P.: ¿Qué musicales le gustaban de chico?

M.B.: Me quedé prendado del primero que vi en mi vida, que fue «Anything Goes», de Cole Porter, con todas aquellas canciones magníficas, una detrás de otra, «You're the Top», «All Through the Night...». Tenía 11 años y el que me llevó a verlo fue mi tío Joe, que era taxista. A cambio de las diligencias que les hacía gratis a los porteros de los teatros, éstos le regalaban entradas. Los intérpretes eran William Gaxton y Ethel Merman. Yo estaba sentado en la última fila del gallinero y, aún así, se oía perfectamente, y eso que por aquel entonces no había micrófonos.

  • Smoking

    P.: O sea, que fueron los cantos de sirena de Merman los que decidieron la carrera que iba a seguir usted en el futuro.

    M.B.: Me metí en esto del teatro porque vi que los hombres vestían smoking. A mí, que era un niño pequeño, aquello me tenía deslumbrado. En los años treinta y a principios de los cuarenta, para ir al teatro todo el mundo se vestía de forma elegante, de etiqueta. En los cincuenta, los hombres empezaron a venir simplemente de traje y ahora lo hacen con jeans y mochilas. En cualquier caso, lo que a mí me encantaba del teatro es que todo fuera tan deslumbrante, como cualquiera de esas noches en las que corre el champagne.

    P.: ¿Cómo sabe que algo va a resultar gracioso?

    M.B.: Todo el mundo tiene sus teorías. En general, la mayoría de los autores dirán que toda comedia es sorpresa, sorprender al espectador con la guardia baja, que es la razón por la que las comedias salen tan histéricas. No es que no tengan razón, pero eso no es todo. Algunas de las carcajadas más sonoras se deben al reconocimiento y la anticipación de unas situaciones y, cuando se consigue transmitir eso, estamos ante una gloria de comedia.

  • Método

    P.: ¿Es verdad que cuando colaboraba con guionistas de televisión, o con Carl Reiner, no incluían en el espectáculo ningún remate si la taquígrafa a la que le dictaban no se revolcaba de risa?

    M.B.: Vamos a ver, Carl y yo escribimos «El hombre de 2000 años». Carl me hacía preguntas absurdas: «¡Caballero, me resulta difícil creer que tenga usted 2000 años! ¿Tiene algún documento que lo demuestre?», y yo le respondía: «Mi certificado de nacimiento. Está en el Reino de Oz, es una lápida enorme, no puedo llevarla por ahí, es una piedra pulida». La gracia de aquello estaba en que prácticamente todo era improvisado. Yo no sabía nunca lo que Carl me iba a preguntar. En este musical, si Tom Meehan [coautor de la obra con Brooks] y yo no nos partíamos de risa, el remate no aparecía en el espectáculo. Sólo lo incluíamos si nos moríamos de risa.

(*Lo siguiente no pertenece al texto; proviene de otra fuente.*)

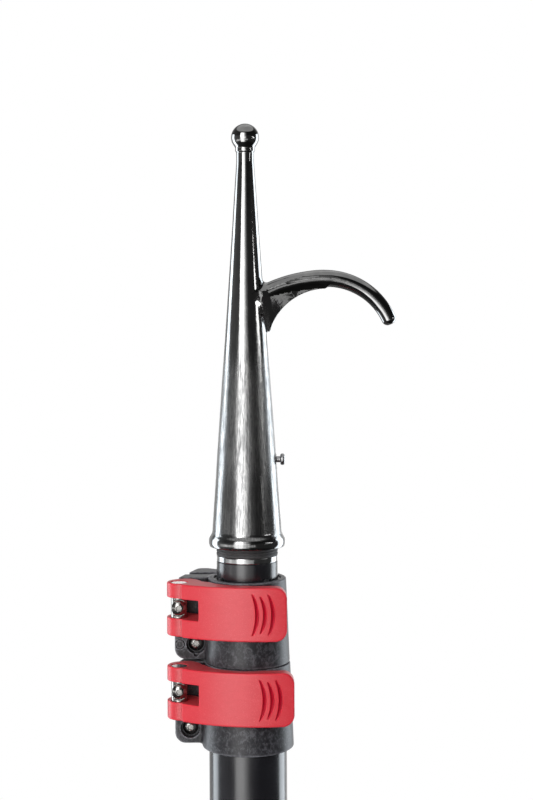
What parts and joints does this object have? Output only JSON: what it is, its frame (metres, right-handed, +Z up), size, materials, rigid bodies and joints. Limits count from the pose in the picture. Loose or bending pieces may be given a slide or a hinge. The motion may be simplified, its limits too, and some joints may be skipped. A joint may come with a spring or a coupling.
{
  "type": "boat hook",
  "caption": "Telescopic boat hook: ball-tipped steel hook head on three nested tubes locked by lever clamps.",
  "frame": {"origin": "centre of the flat butt face, on the pole's axis", "axes": "+Z up the pole to the ball tip, +X the way the hook points, -Y the side the clamp levers close across"},
  "size_m": [0.1125, 0.0572, 0.9502],
  "materials": {
    "tube": "black anodised, satin gloss",
    "clamp_plastic": "glass-filled nylon, matte, faintly mottled",
    "lever_plastic": "red glass-filled nylon, satin, faintly mottled",
    "sleeve_plastic": "black acetal, satin",
    "bush_plastic": "natural nylon, turned",
    "plug_plastic": "black moulded plastic, fine texture",
    "gasket_rubber": "matte ribbed rubber",
    "head_steel": "cast stainless steel, brushed cone and polished hook and ball",
    "adapter_steel": "turned stainless steel, bright",
    "button_steel": "stainless steel, satin",
    "fastener_steel": "stainless steel, bright"
  },
  "bodies": {
    "outer": {"outer_tube": "tube", "butt_plug": "plug_plastic", "lower_clamp_body": "clamp_plastic", "lower_clamp_sleeve": "sleeve_plastic", "lower_pivot_barrel": "fastener_steel", "lower_tension_screw": "fastener_steel", "lower_tension_nut": "fastener_steel", "lower_fixing_screw": "fastener_steel", "lower_fixing_nut": "fastener_steel"},
    "middle_slider": {"middle_guide_bush": "bush_plastic"},
    "middle": {"middle_tube": "tube", "upper_clamp_body": "clamp_plastic", "upper_clamp_sleeve": "sleeve_plastic", "upper_pivot_barrel": "fastener_steel", "upper_tension_screw": "fastener_steel", "upper_tension_nut": "fastener_steel", "upper_fixing_screw": "fastener_steel", "upper_fixing_nut": "fastener_steel"},
    "inner_slider": {"inner_guide_bush": "bush_plastic"},
    "inner": {"inner_tube": "tube", "head_adapter": "adapter_steel", "head_gasket": "gasket_rubber", "hook_head": "head_steel", "button_spring": "button_steel"},
    "lower_cam_lever": {"lower_lever": "lever_plastic"},
    "upper_cam_lever": {"upper_lever": "lever_plastic"},
    "head_button": {"lock_button": "button_steel"}
  },
  "joints": [
    {"name": "middle_slide", "type": "slide", "parent": "outer", "child": "middle_slider", "axis": [0, 0, 1], "range_m": [0, 0.52]},
    {"name": "middle_swivel", "type": "hinge", "parent": "middle_slider", "child": "middle", "pos_m": [0, 0, 0.646], "axis": [0, 0, 1], "continuous": true},
    {"name": "inner_slide", "type": "slide", "parent": "middle", "child": "inner_slider", "axis": [0, 0, 1], "range_m": [0, 0.52]},
    {"name": "inner_swivel", "type": "hinge", "parent": "inner_slider", "child": "inner", "pos_m": [0, 0, 0.6872], "axis": [0, 0, 1], "continuous": true},
    {"name": "lower_lever_hinge", "type": "hinge", "parent": "outer", "child": "lower_cam_lever", "pos_m": [-0.033, -0.0098, 0.67435], "axis": [0, 0, -1], "range_deg": [0, 140]},
    {"name": "upper_lever_hinge", "type": "hinge", "parent": "middle", "child": "upper_cam_lever", "pos_m": [-0.033, -0.0098, 0.71555], "axis": [0, 0, -1], "range_deg": [0, 140]},
    {"name": "button_press", "type": "slide", "parent": "inner", "child": "head_button", "axis": [-1, 0, 0], "range_m": [0, 0.0073], "stiffness_N_per_m": 900, "springref_m": -0.003, "deforming": ["button_spring"]}
  ]
}
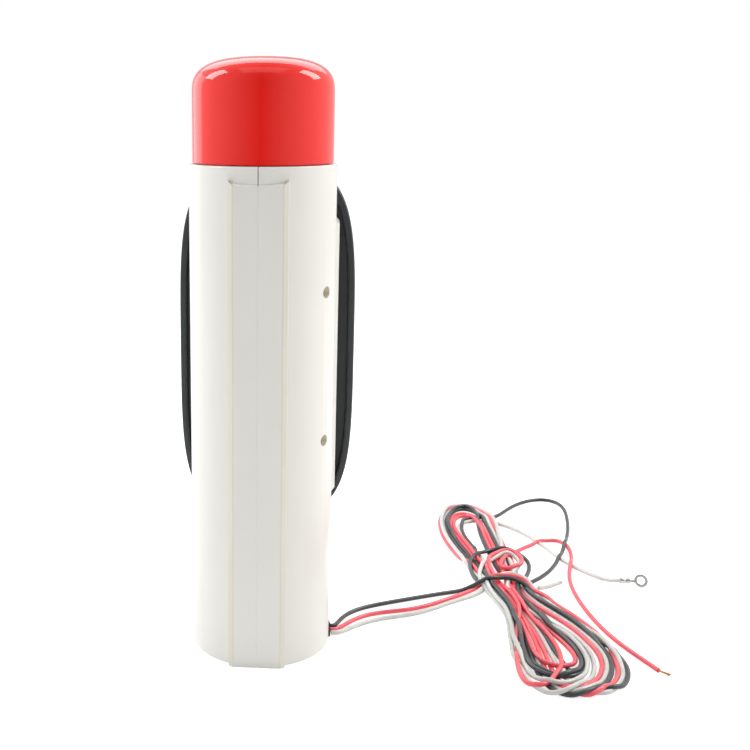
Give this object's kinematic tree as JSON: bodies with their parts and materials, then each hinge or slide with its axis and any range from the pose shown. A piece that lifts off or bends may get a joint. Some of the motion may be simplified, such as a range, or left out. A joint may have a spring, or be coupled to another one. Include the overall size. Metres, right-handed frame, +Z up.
{
  "type": "emergency position beacon",
  "caption": "Upright emergency position beacon: split white cylindrical case with a rear mounting rail, red lift-off dome cap, black oval control cover and wound supply leads.",
  "frame": {"origin": "centre of the round bottom face of the case, on the surface that it stands on", "axes": "+Z up along the case axis towards the dome cap; +Y out of the rear mounting rail; -Y out of the control cover; leads leave the foot towards -X"},
  "size_m": [0.2329, 0.2475, 0.257],
  "materials": {
    "moulded_white": "moulded semi-gloss",
    "gloss_red": "glossy",
    "cover_black": "satin",
    "seal_rubber": "matt",
    "screw_steel": "satin",
    "clear_window": "clear",
    "test_yellow": "satin",
    "board_green": "solder mask",
    "chip_black": "matt",
    "tinned_metal": "tinned",
    "ceramic": "matt",
    "led_yellow": "glossy",
    "cell_sleeve": "shrink sleeve",
    "black_insulation": "soft plastic",
    "red_insulation": "soft plastic",
    "white_insulation": "soft plastic",
    "bare_copper": "bare strands"
  },
  "bodies": {
    "case": {"housing_right": "moulded_white", "housing_left": "moulded_white", "base_cover": "moulded_white", "top_deck": "moulded_white", "front_cover": "cover_black", "seam_seal": "seal_rubber", "base_o_ring": "seal_rubber", "cable_grommet": "seal_rubber", "cover_gasket": "seal_rubber", "antenna_sheath": "seal_rubber", "housing_screw_1": "screw_steel", "housing_screw_2": "screw_steel", "base_screw_1": "screw_steel", "base_screw_2": "screw_steel", "base_screw_3": "screw_steel", "deck_screw_1": "screw_steel", "deck_screw_2": "screw_steel", "deck_screw_3": "screw_steel", "cover_screw_1": "screw_steel", "cover_screw_2": "screw_steel", "cover_screw_3": "screw_steel", "cover_screw_4": "screw_steel", "board_screw_1": "screw_steel", "board_screw_2": "screw_steel", "guard_pin": "screw_steel", "battery_spring_1": "screw_steel", "battery_spring_2": "screw_steel", "strobe_lens": "clear_window", "status_window": "clear_window", "strobe_board": "board_green", "switch_board": "board_green", "main_board": "board_green", "sounder": "chip_black", "processor": "chip_black", "battery_cradle": "chip_black", "antenna_nut": "tinned_metal", "transmitter_can": "tinned_metal", "ring_terminal": "tinned_metal", "gnss_antenna": "ceramic", "lead_connector": "ceramic", "strobe_led": "led_yellow", "status_led": "led_yellow", "battery_cell_1": "cell_sleeve", "battery_cell_2": "cell_sleeve", "black_lead": "black_insulation", "black_tail": "black_insulation", "antenna_coax": "black_insulation", "inner_harness": "black_insulation", "red_lead": "red_insulation", "red_tail": "red_insulation", "lead_hank": "red_insulation", "white_lead": "white_insulation", "white_tail": "white_insulation", "spare_end": "white_insulation", "red_bare_end": "bare_copper"},
    "cap": {"red_cap": "gloss_red", "cap_o_ring": "seal_rubber"},
    "guard": {"switch_guard": "cover_black"},
    "activation": {"activation_button": "gloss_red"},
    "test": {"test_button": "test_yellow"}
  },
  "joints": [
    {"name": "cap_lift", "type": "slide", "parent": "case", "child": "cap", "axis": [0, 0, 1], "range_m": [0, 0.06]},
    {"name": "guard_hinge", "type": "hinge", "parent": "case", "child": "guard", "pos_m": [0, -0.0486, 0.18], "axis": [-1, 0, 0], "range_deg": [0, 120]},
    {"name": "activation_press", "type": "slide", "parent": "case", "child": "activation", "axis": [0, 1, 0], "range_m": [0, 0.002], "stiffness_N_per_m": 400},
    {"name": "test_press", "type": "slide", "parent": "case", "child": "test", "axis": [0, 1, 0], "range_m": [0, 0.0012], "stiffness_N_per_m": 400}
  ]
}
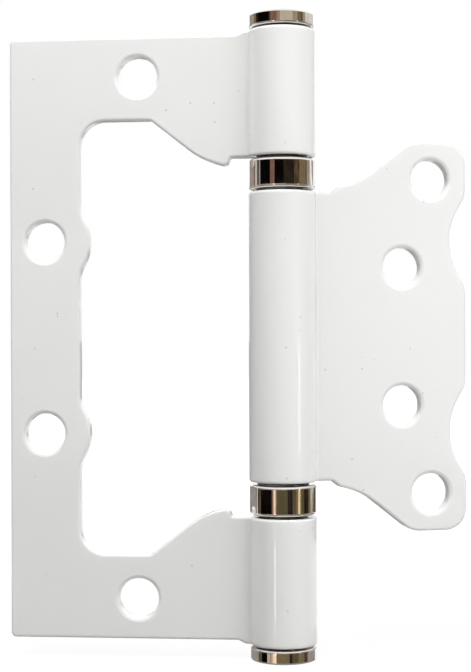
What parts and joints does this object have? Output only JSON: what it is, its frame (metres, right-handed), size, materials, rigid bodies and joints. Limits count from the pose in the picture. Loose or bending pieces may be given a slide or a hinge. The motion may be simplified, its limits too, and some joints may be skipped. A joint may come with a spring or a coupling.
{
  "type": "butterfly hinge",
  "caption": "White painted steel butterfly hinge: a windowed outer leaf and a small inner leaf that nests in it, on a rolled barrel with plated ball bearings and end caps.",
  "frame": {"origin": "on the outer leaf's back face, at mid height, midway between its two edge screw holes", "axes": "+Z along the pin, +Y out of the outer leaf's back into what it is screwed to, +X from the outer leaf's free edge towards the barrel"},
  "size_m": [0.0751, 0.016, 0.105],
  "materials": {
    "white_paint": "glossy baked white paint with a faint orange peel",
    "bright_nickel": "polished nickel plating",
    "pin_steel": "ground steel",
    "bearing_steel": "polished hardened steel",
    "nylon": "natural moulded nylon"
  },
  "bodies": {
    "outer": {"outer_leaf": "white_paint", "hinge_pin": "pin_steel", "top_cap": "bright_nickel", "bottom_cap": "bright_nickel", "upper_bearing_shell": "bright_nickel", "upper_bearing_outer_race": "bearing_steel", "lower_bearing_shell": "bright_nickel", "lower_bearing_outer_race": "bearing_steel"},
    "inner": {"inner_leaf": "white_paint", "upper_bearing_inner_race": "bearing_steel", "lower_bearing_inner_race": "bearing_steel"},
    "upper_balls": {"upper_ball_cage": "nylon", "upper_ball_01": "bearing_steel", "upper_ball_02": "bearing_steel", "upper_ball_03": "bearing_steel", "upper_ball_04": "bearing_steel", "upper_ball_05": "bearing_steel", "upper_ball_06": "bearing_steel", "upper_ball_07": "bearing_steel", "upper_ball_08": "bearing_steel", "upper_ball_09": "bearing_steel", "upper_ball_10": "bearing_steel"},
    "lower_balls": {"lower_ball_cage": "nylon", "lower_ball_01": "bearing_steel", "lower_ball_02": "bearing_steel", "lower_ball_03": "bearing_steel", "lower_ball_04": "bearing_steel", "lower_ball_05": "bearing_steel", "lower_ball_06": "bearing_steel", "lower_ball_07": "bearing_steel", "lower_ball_08": "bearing_steel", "lower_ball_09": "bearing_steel", "lower_ball_10": "bearing_steel"}
  },
  "joints": [
    {"name": "leaf_swing", "type": "hinge", "parent": "outer", "child": "inner", "pos_m": [0.0392, -0.00125, 0], "axis": [0, 0, 1], "range_deg": [-197.5, 162.5]},
    {"name": "upper_ball_roll", "type": "hinge", "parent": "outer", "child": "upper_balls", "pos_m": [0.0392, -0.00125, 0.02645], "axis": [0, 0, 1], "range_deg": [-99, 81.5]},
    {"name": "lower_ball_roll", "type": "hinge", "parent": "outer", "child": "lower_balls", "pos_m": [0.0392, -0.00125, -0.02645], "axis": [0, 0, 1], "range_deg": [-99, 81.5]}
  ],
  "couplings": [
    {"joint": "upper_ball_roll", "follows": "leaf_swing", "ratio": 0.5},
    {"joint": "lower_ball_roll", "follows": "leaf_swing", "ratio": 0.5}
  ]
}
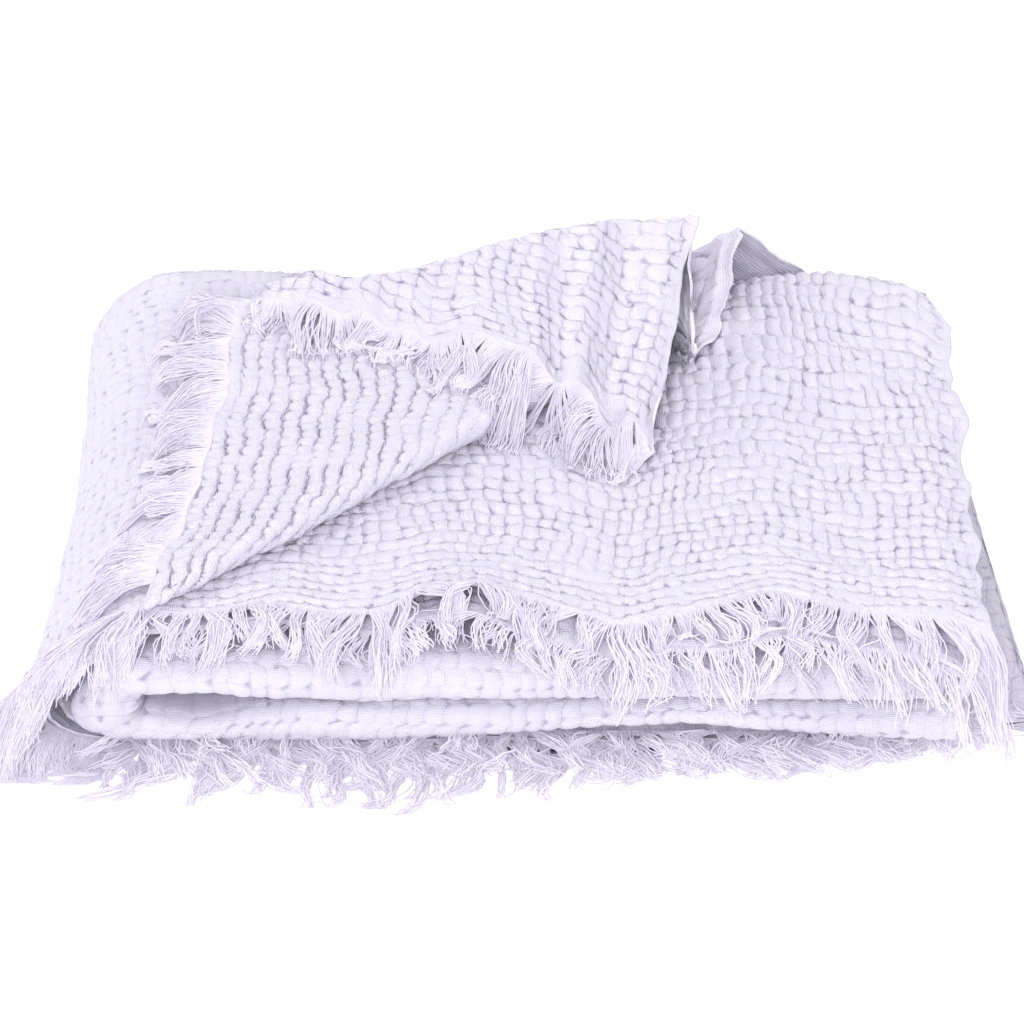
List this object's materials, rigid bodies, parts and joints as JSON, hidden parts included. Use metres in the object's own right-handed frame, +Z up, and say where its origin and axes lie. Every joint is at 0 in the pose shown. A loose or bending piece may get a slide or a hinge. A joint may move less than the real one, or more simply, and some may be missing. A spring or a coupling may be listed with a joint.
{
  "type": "muslin throw blanket",
  "caption": "Crinkled cotton muslin throw with fringed ends, folded to a low pile with its top corner turned back, for a bed, cot or sofa.",
  "frame": {"origin": "on the flat underside of the folded pile, at the middle of its footprint", "axes": "+X to the right along the front folds, +Y to the back, +Z up"},
  "size_m": [0.502, 0.368, 0.1445],
  "materials": {
    "muslin": "crinkled matt cotton gauze, pale lilac white",
    "fringe": "loose matt cotton threads, pale lilac white"
  },
  "bodies": {
    "root": {"throw_cloth": "muslin", "fringe_cover": "fringe", "fringe_under": "fringe", "fringe_corner": "fringe", "fringe_flap": "fringe", "fringe_side": "fringe", "fringe_side_second": "fringe", "fringe_floor": "fringe", "fringe_floor_second": "fringe", "fringe_floor_third": "fringe", "fringe_floor_fourth": "fringe"}
  },
  "joints": []
}
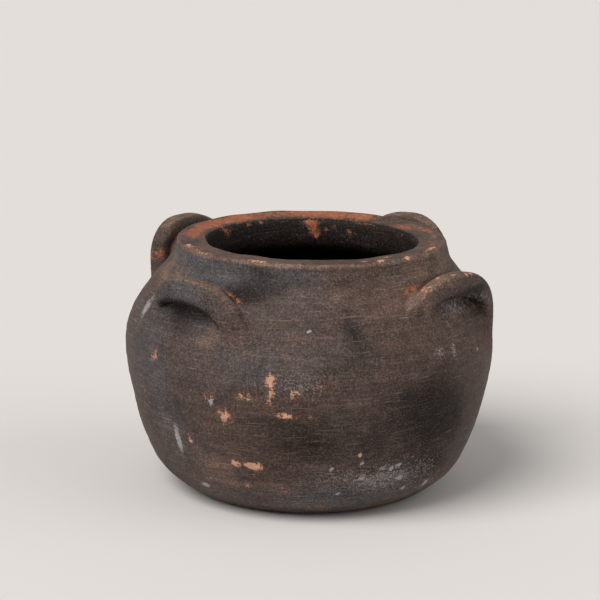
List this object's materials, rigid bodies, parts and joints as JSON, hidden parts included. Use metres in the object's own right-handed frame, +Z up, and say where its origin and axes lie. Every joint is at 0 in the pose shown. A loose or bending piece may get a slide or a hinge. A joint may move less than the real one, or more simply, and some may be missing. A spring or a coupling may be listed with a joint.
{
  "type": "clay cooking pot",
  "caption": "Squat hand-built clay pot with a short neck, a broad flat lip round a wide mouth, ear-shaped lugs on the shoulder and a flat foot.",
  "frame": {"origin": "centre of the foot's resting face, on the pot's axis", "axes": "+Z up along the pot's axis of turning; -Y towards the front, +X to the right as seen from the front"},
  "size_m": [0.2824, 0.2824, 0.194],
  "materials": {
    "burnished_clay": "smoke-blackened clay, burnished to a low satin sheen, with scuffs that show orange clay",
    "lug_clay": "smoke-blackened clay, wiped smooth over the crest and left rough under the arch",
    "worn_lip_clay": "smoke-blackened clay rubbed through to orange clay on top of the lip"
  },
  "bodies": {
    "root": {"foot_disc": "burnished_clay", "lower_wall": "burnished_clay", "belly_wall": "burnished_clay", "shoulder_wall": "burnished_clay", "neck_collar": "burnished_clay", "lip_ring": "worn_lip_clay", "lug_front_left": "lug_clay", "lug_front_right": "lug_clay", "lug_back_left": "lug_clay", "lug_back_right": "lug_clay"}
  },
  "joints": []
}
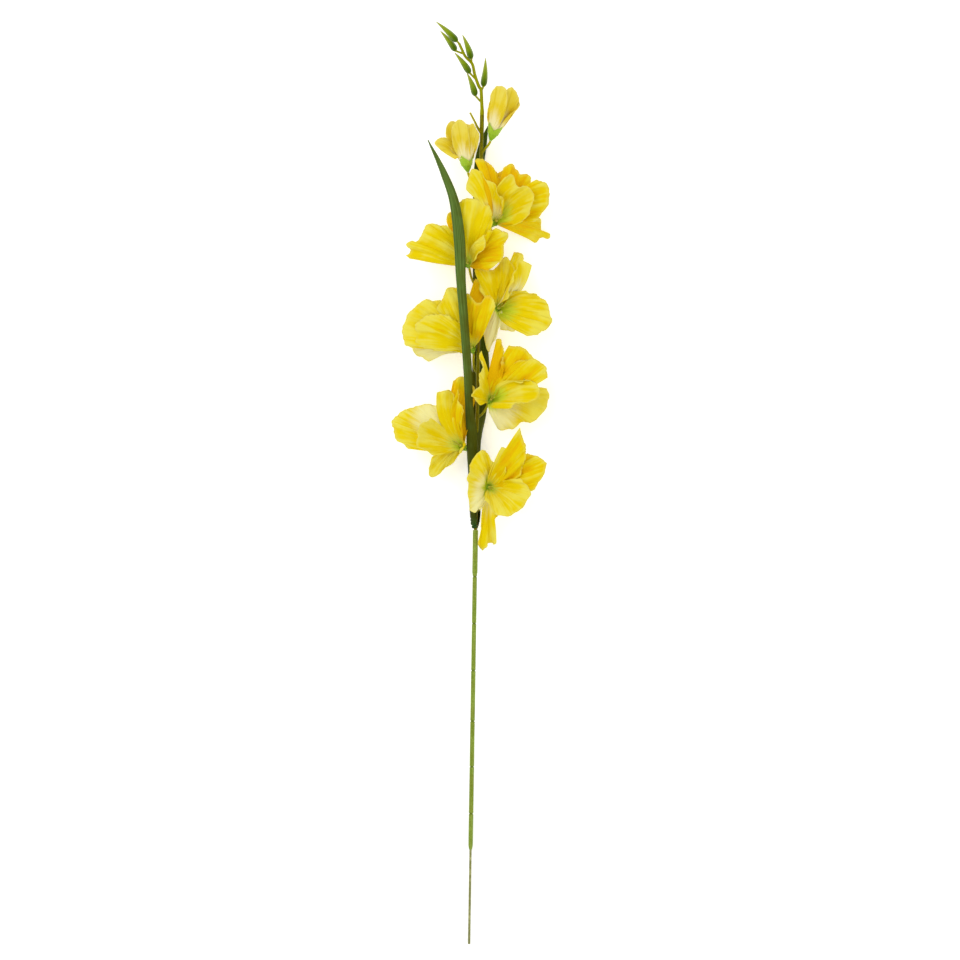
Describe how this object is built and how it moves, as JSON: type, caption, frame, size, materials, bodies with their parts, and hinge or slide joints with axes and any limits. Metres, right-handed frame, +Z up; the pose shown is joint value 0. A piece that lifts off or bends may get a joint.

    P.: Hay cierto revuelo por el precio de las entradas en Braoadway, 450 dólares. ¿Qué opina al respecto?

    M.B.: No hay más que 35 ó 40 entradas, como mucho, que cuesten eso. Hay otras 1.830 que se venden a un precio normal. Según mi productor, las entradas de 450 dólares no son nada más que para hacerles el caldo gordo a los revendedores. Todo eso, al final, va a favorecer a los inversores. Como dije en «Los productores», no hay que poner nunca dinero propio en el espectáculo porque nunca se sabe lo que puede ocurrir.

    P.: ¿Entonces usted no puso nada en «El joven Frankenstein»?

    M.B.: Nada, ni un céntimo.

    P.: ¿A qué viene eso de que al final del espectáculo se oiga una frase en la que se invita a los espectadores a volver al teatro para la versión musical de la película «Locura en el Oeste?

    M.B.: No es más que un chiste.

    P.: A usted le encantan los espectáculos de Broadway...

    M.B.: Lo mejor que tiene Broadway es que nos devuelve aquello por lo que nos metemos todos en el mundo del espectáculo: la gratificación inmediata. En cambio, haces una película y tienes que esperar 18 meses hasta que se ría alguien. Cuando escribí «Your Show of Shows», las risas fueron instantáneas porque lo hacíamos en directo; luego lo grabaron y le añadieron más risas. Broadway es el único lugar del mundo donde sientes que el corazón sale volando de satisfacción. Esa es la razón por la que me metí en esto, por el cariño que te demuestran.